The failure of Tony Abbott



This brain-fart from Tony Abbott shows that he is going to be no use whatsoever in getting the Liberals back into government. He still wears the crusty mantle of arrogance that comes from too long in power, he has no sympathy for hard-working families and is fundamentally politically unbalanced.

Abbott thinks he can counter the nanny-state government-knows-best mentality of Labor with the same mentality among Liberals. This is a mistake. In the 1980s, Liberal moderates tried staying close to Labor but failed to create product differentiation; they were replaced in the early '90s on the path back to office. While it is understandable that a long-serving government minister finds it hard to snap out of a government-centred mentality, it is important for his party that he snaps out of it. Kim Beazley failed to leave a government mentality behind and therefore could not beat the incumbent government: Abbott is going the same way.

The first two paragraphs are an exercise in nostalgia. Malcolm Fraser never indulged himself in nostalgia to the extent that Abbott does. He certainly never moaned about being demoted by the popular will or his personal finances. Abbott fans think he's a tough guy and an intellectual, but he's neither of these and much less of anything else.
... the carrots and sticks the government built into the welfare system may have been almost as significant as economic growth.

Or, may not. This is pissweak reasoning and does not help Liberals make a case for regaining government. If you lack respect for your own achievements, you can't rally others to build on them. The "sticks and carrots" is a reference to the motivation of donkeys, and ignores the fact that other incentives and assistance is required for humans. Pity there's no exploration, no interest in what these might involve.
The Howard government was "radical" because it departed from a generation's conventional wisdom but "conservative" because its changes reflected the traditional thinking that the world owes no one a living.

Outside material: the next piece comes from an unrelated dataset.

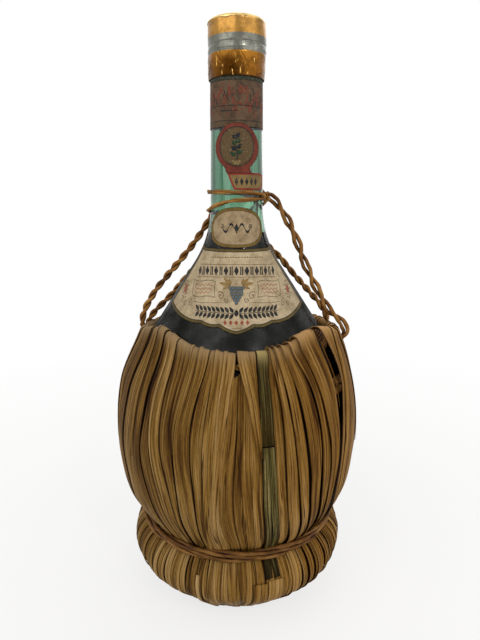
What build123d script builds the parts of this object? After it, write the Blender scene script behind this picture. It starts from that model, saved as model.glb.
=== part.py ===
"""A corked wine flask in a straw basket: blown glass, paper labels, foil capsule and twisted straw cords.

Millimetres, +Z up, origin on the floor under the middle of the base. The front faces -Y.
Azimuths are in degrees from the front, positive towards +X.
"""
from build123d import *
import os
from math import acos, atan2, cos, degrees, hypot, pi, radians, sin, sqrt, tan

# Glass flask
flask_lift = 14.0            # underside of the round bottom above the floor
belly_drop = 88.0            # widest ring above the underside
belly_radius = 68.0
bottom_inset = 8.0           # round of the blown bottom less than the belly's radius
shoulder_radius = 104.0      # round from the belly up to the cone
cone_angle = 33.0            # slope of the cone from upright, degrees
flare_radius = 60.0          # hollow curve from the cone into the neck
neck_radius = 14.8
neck_length = 92.0           # from the end of the flare to the mouth
neck_taper = 1.1
lip_height = 12.0
lip_proud = 0.8
body_wall = 2.5
bore_radius = 9.9
bore_flare_radius = 76.0
mouth_round = 0.8

# Contents and closure
wine_gap = 0.12
wine_drop = 15.5             # level of the wine under the end of the flare
cork_length = 38.0
cork_fit = 0.12
cork_recess = 0.5            # top of the cork under the mouth
cork_chamfer = 1.0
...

If you're liberal you can balance out the excesses and fatuities of both radicals and conservatives. If you're like most rightwing opinion-formers - an old Leninist, unable to escape the mental frameworks of a lifetime yet with a bent for punishing-and-straightening, you're more concerned with blowing hot and cold rather than making government work for people.
[The Howard government] was convinced that welfare systems had to provide incentives and meet needs.

Other systems have to provide incentives too. You can't just build these into the welfare systems, and not do those systems exist in isolation from other systems operating throughout the community. Find out what they are and map welfare systems to them, rather than lashing extinct Whitlamites.
Last year's Northern Territory intervention legislation quarantined not only welfare payments in designated townships but also payments wherever recipients' children were not at school or were subject to child protection concerns.

People do not need external incentives to be good parents and those who are do not deserve further limitations on their capacity to provide for their children. Someone who spends so little time with his own family should baulk at the implications of being "subject to child protection concerns", a passive state from which nobody can fully escape.
A government that is serious about ensuring that welfare payments are used for the benefit of families is likely to stick with the present territory system.

This raises the further question: if the automatic quarantining of welfare payments is just and fair in remote Aboriginal townships, why not implement something like it elsewhere? Just as the Community Development Employment Project was a form of Aboriginal work-for the dole which eventually became generally applicable, why not set aside - for the essentials of life - half the government payments of all welfare dependent people with young children?

Welfare-dependent families don't have much disposable income. Quarantining 50 per of their benefits could help to ensure a roof over their head and food on the table.

He really does believe that government knows best. He really thinks all individuals in all communities should be further limited in the options open to them. He really does believe that he cares more for other people's families than they do themselves. Even where he cannot prove that a welfare recipient won't provide for dependents, Abbott would treat them no better than the irresponsible and self-destructive, decreasing incentives for self-reliance and independence.

Rather than consider policy from a government-centric perspective, he needs to get amongst people on welfare, find out what it actually takes (rather than "may" take) to get people off welfare. It's labour-intensive but it is the only way to beat Rudd: to make government work for people rather than the reverse.